Turner first ventured into South-East Scotland in 1797 following a tour of north-east England. However, his first important visit was in 1801. Turner seems to have left London late in June with a Mr. Smith of Gower Street, of whom nothing further is known. Passing through York, Durham and Berwick, including a visit to Norham Castle, Turner seems to have spent about a week in Edinburgh and its surroundings, leaving on 18 July for Linlithgow, Glasgow, Inverary and Dalmally and then on to the Highlands, visiting Loch Tay, the Tummel Bridge and Blair Atholl.

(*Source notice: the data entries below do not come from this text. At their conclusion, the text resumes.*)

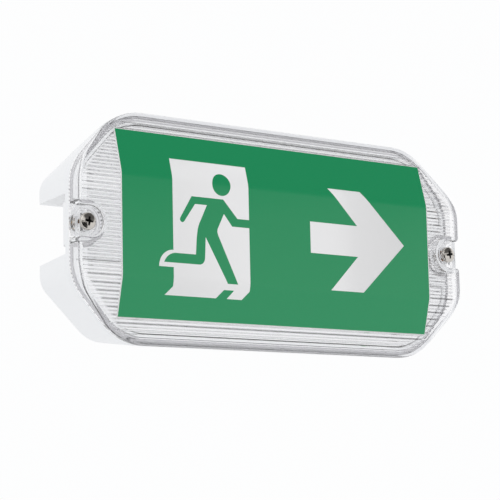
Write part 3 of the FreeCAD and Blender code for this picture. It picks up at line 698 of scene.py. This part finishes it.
# ---- studio -------------------------------------------------------------------------------
BACKGROUND = (0.985, 0.987, 0.99)
ROOM_COLOR = (0.97, 0.98, 1.0)
ROOM_LIGHT = 0.98

FLOOR_Z = -0.65
FLOOR_SIZE = 6.0

CAMERA_PLACE = Vector((-0.5247, -0.7258, -0.1338))
CAMERA_RIGHT = Vector((0.80402, -0.59419, -0.02199))
CAMERA_UP = Vector((-0.07077, -0.13236, 0.98867))
CAMERA_LENS = 130.1


def background(tree, color, strength):
    node = tree.nodes.new("ShaderNodeBackground")
    node.inputs["Color"].default_value = (*color, 1.0)
    node.inputs["Strength"].default_value = strength
    return node.outputs["Background"]


def world():
    """White for what is seen directly or in a reflection, and a plain level of light for the rest."""
    room = bpy.data.worlds.new("room")
    bpy.context.scene.world = room
    room.use_nodes = True
    tree = room.node_tree
    tree.nodes.clear()
    path = tree.nodes.new("ShaderNodeLightPath")
    seen = math_node(tree, "MAXIMUM", path.outputs["Is Camera Ray"], path.outputs["Is Glossy Ray"])
    seen = math_node(tree, "MAXIMUM", seen, path.outputs["Is Transmission Ray"])
    blend = tree.nodes.new("ShaderNodeMixShader")
    tree.links.new(seen, blend.inputs["Fac"])
    tree.links.new(background(tree, ROOM_COLOR, ROOM_LIGHT), blend.inputs[1])
    tree.links.new(background(tree, BACKGROUND, 1.0), blend.inputs[2])
    out = tree.nodes.new("ShaderNodeOutputWorld")
    tree.links.new(blend.outputs["Shader"], out.inputs["Surface"])


def lamp(name, place, size, power):
    """Square soft lamp that points at the middle of the wall face."""
    data = bpy.data.lights.new(name, "AREA")
    data.shape = "SQUARE"
    data.size = size
    data.energy = power
    light = new_object(name, data)
    light.location = place
    light.rotation_euler = (-Vector(place)).to_track_quat("-Z", "Y").to_euler()


def rectangle(name, width, height, z=0.0):
    """Flat mesh, centred on the Z axis."""
    x, y = width / 2, height / 2
    mesh = bpy.data.meshes.new(name)
    mesh.from_pydata([(-x, -y, z), (x, -y, z), (x, y, z), (-x, y, z)], [], [(0, 1, 2, 3)])
    return mesh


def card_finish(name, shade):
    """Even grey that no light changes."""
    material = bpy.data.materials.new(name)
    material.use_nodes = True
    tree = material.node_tree
    tree.nodes.clear()
    glow = tree.nodes.new("ShaderNodeEmission")
    glow.inputs["Color"].default_value = (shade, shade, shade, 1.0)
    out = tree.nodes.new("ShaderNodeOutputMaterial")
    tree.links.new(glow.outputs["Emission"], out.inputs["Surface"])
    return material


def reflection_card(name, place, width, height, shade):
    """Dark card of the studio that shows only in what the object reflects."""
    card = new_object(name, rectangle(name, width, height))
    card.data.materials.append(card_finish(name, shade))
    card.location = place
    card.rotation_euler = Vector(place).to_track_quat("Z", "Y").to_euler()
    card.visible_camera = False
    card.visible_diffuse = False
    card.visible_shadow = False
    card.visible_transmission = False


def studio_floor():
    floor = new_object("studio_floor", rectangle("studio_floor", FLOOR_SIZE, FLOOR_SIZE, FLOOR_Z))
    floor.data.materials.append(surfaced("pale_floor", (0.95, 0.95, 0.95), (0.94, 0.94, 0.94), 0.7, 60.0, 0.0))


def camera():
    data = bpy.data.cameras.new("camera")
    data.lens = CAMERA_LENS
    data.sensor_width = 36.0
    data.clip_start = 0.01
    view = new_object("camera", data)
    back = CAMERA_RIGHT.cross(CAMERA_UP)
    turn = Matrix((CAMERA_RIGHT, CAMERA_UP, back)).transposed().to_4x4()
    view.matrix_world = Matrix.Translation(CAMERA_PLACE) @ turn
    bpy.context.scene.camera = view


dress_frame()
legend()
screws()
world()
studio_floor()
lamp("key_lamp", place=(-1.6, -1.8, 1.6), size=1.4, power=4.0)
reflection_card("upper_card", place=(0.69, -1.06, 0.82), width=1.7, height=1.1, shade=0.12)
reflection_card("camera_card", place=(-0.3, -0.84, -0.28), width=1.25, height=0.7, shade=0.02)
camera()

bpy.context.scene.view_settings.view_transform = "Standard"
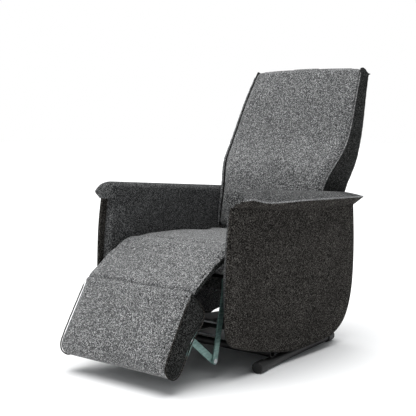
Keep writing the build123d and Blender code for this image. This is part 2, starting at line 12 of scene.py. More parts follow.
import bmesh
import bpy
import numpy as np
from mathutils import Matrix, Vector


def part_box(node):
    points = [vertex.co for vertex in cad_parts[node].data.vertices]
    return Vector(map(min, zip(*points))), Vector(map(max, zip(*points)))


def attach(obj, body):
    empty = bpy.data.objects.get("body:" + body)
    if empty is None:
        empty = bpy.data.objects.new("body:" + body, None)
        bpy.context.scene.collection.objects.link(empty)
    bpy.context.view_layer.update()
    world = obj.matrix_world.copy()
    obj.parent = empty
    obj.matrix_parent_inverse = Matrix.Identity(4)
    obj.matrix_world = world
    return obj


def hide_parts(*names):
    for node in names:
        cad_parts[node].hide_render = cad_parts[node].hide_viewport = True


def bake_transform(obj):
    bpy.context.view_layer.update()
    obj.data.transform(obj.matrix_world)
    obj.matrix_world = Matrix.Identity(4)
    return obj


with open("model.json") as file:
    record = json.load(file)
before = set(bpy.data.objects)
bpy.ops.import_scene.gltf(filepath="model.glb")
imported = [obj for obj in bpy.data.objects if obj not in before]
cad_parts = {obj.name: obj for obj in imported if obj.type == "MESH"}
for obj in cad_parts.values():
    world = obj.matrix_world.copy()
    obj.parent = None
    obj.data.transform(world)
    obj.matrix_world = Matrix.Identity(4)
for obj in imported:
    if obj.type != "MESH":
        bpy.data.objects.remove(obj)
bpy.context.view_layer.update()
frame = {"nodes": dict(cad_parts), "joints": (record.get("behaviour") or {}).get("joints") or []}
nodes = frame["nodes"]

# %% [markdown]
# The camera stands at the chair's front left, as a person looks at it in a showroom: a long
# lens from about four metres, a little above seat height, tipped slightly down.

# %% Camera
scene = bpy.context.scene
camera_data = bpy.data.cameras.new("camera")
camera = bpy.data.objects.new("camera", camera_data)
scene.collection.objects.link(camera)
scene.camera = camera
camera_data.sensor_width = 36.0
camera_data.lens = 75.29
camera_data.clip_end = 100.0
camera.location = (2.0353, -2.5798, 0.8621)
camera.rotation_euler = (math.radians(90 - 5.548), 0.0, math.radians(39.376))
print("camera lens", camera_data.lens)

# %% [markdown]
# Soft studio light: one very broad key from almost straight above, leaning a little from the
# sitter's right, a weak square light in front, and a pale room around. The room is drawn white
# but lights the chair dimly, so the arm's outer side stays in shade.

# %% Lights, room and floor
def area_light(name, place, aim, size, power, colour=(1.0, 1.0, 1.0)):
    """A square area light at place that faces the point aim."""
    data = bpy.data.lights.new(name, "AREA")
    data.size = size
    data.energy = power
    data.color = colour
    light = bpy.data.objects.new(name, data)
    scene.collection.objects.link(light)
    light.location = place
    towards = np.array(aim) - np.array(place)
    flat = math.hypot(towards[0], towards[1])
    turn = math.atan2(towards[1], towards[0]) - math.pi / 2
    light.rotation_euler = (math.atan2(towards[2], flat) + math.pi / 2, 0.0, turn)
    return light


key_data = bpy.data.lights.new("key_light", "SUN")
key_data.angle = math.radians(70)
key_data.energy = 3.95
key = bpy.data.objects.new("key_light", key_data)
scene.collection.objects.link(key)
key.rotation_euler = (math.radians(2), math.radians(-7), 0.0)
area_light("front_light", (-1.5, -3.6, 1.8), (0.0, -0.2, 0.6), 1.6, 14.0)

world = bpy.data.worlds.new("pale_room")
scene.world = world
world.use_nodes = True
room = world.node_tree
room.nodes.clear()
seen_room = room.nodes.new("ShaderNodeBackground")
seen_room.inputs["Color"].default_value = (1.0, 1.0, 1.0, 1.0)
lit_room = room.nodes.new("ShaderNodeBackground")
lit_room.inputs["Color"].default_value = (0.93, 0.97, 1.0, 1.0)
lit_room.inputs["Strength"].default_value = 0.32
ray = room.nodes.new("ShaderNodeLightPath")
pick = room.nodes.new("ShaderNodeMixShader")
room_out = room.nodes.new("ShaderNodeOutputWorld")
room.links.new(ray.outputs["Is Camera Ray"], pick.inputs[0])
room.links.new(lit_room.outputs[0], pick.inputs[1])
room.links.new(seen_room.outputs[0], pick.inputs[2])
room.links.new(pick.outputs[0], room_out.inputs["Surface"])
scene.view_settings.view_transform = "Standard"


# %% [markdown]
# One helper adds a node with its settings and links. Colours are written as sRGB hex, as
# paint and cloth charts give them, and one function turns them to the linear values that
# shaders use.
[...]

He was at Gretna Green on 5 August on his return journey (A. J. Finberg, The Life of J.M.W. Turner, R.A., Oxford, 2nd ed., 1961, pp. 73-5). As well as the 'Smaller Fonthill' Sketchbook Turner used seven small sketchbooks, a number of which also contain the pencil sketches of Roslin Castle.

Turner revisited Scotland and Roslin in 1818, and returned subsequently in 1822, 1831 and 1834. The 'Scotch Antiquities' Sketchbook of 1818 contains another pencil sketch of the castle from much the same viewpoint, and this was used for the finished watercolour engraved by W.R. Smith in 1822 to accompany a text by Sir Walter Scott for The Provincial Antiquities of Scotland, published by Robert Cadell 1819-26 (Indianapolis Museum of Art; Wilton, op.cit., 1979, p. 426, no. 1065, illustrated). Turner also exhibited a Rosllyn Castle in his own Gallery in 1810. This is untraced but was probably an oil painting (M. Butlin & E. Joll, The Paintings of J.M.W. Turner, New Haven and London, 2nd ed. 1986, p. 78, no. 110).

Roslin lies about six miles south of Edinburgh. The castle, now ruined, was built by the 3rd Earl of Orkney in the 14th century and was the site of an important victory by the Scots over King Edward I of England. The fifteenth-century chapel founded by William, Earl of Roslin and Orkney plays an important part in Dan Brown's popular novel, The da Vinci Code.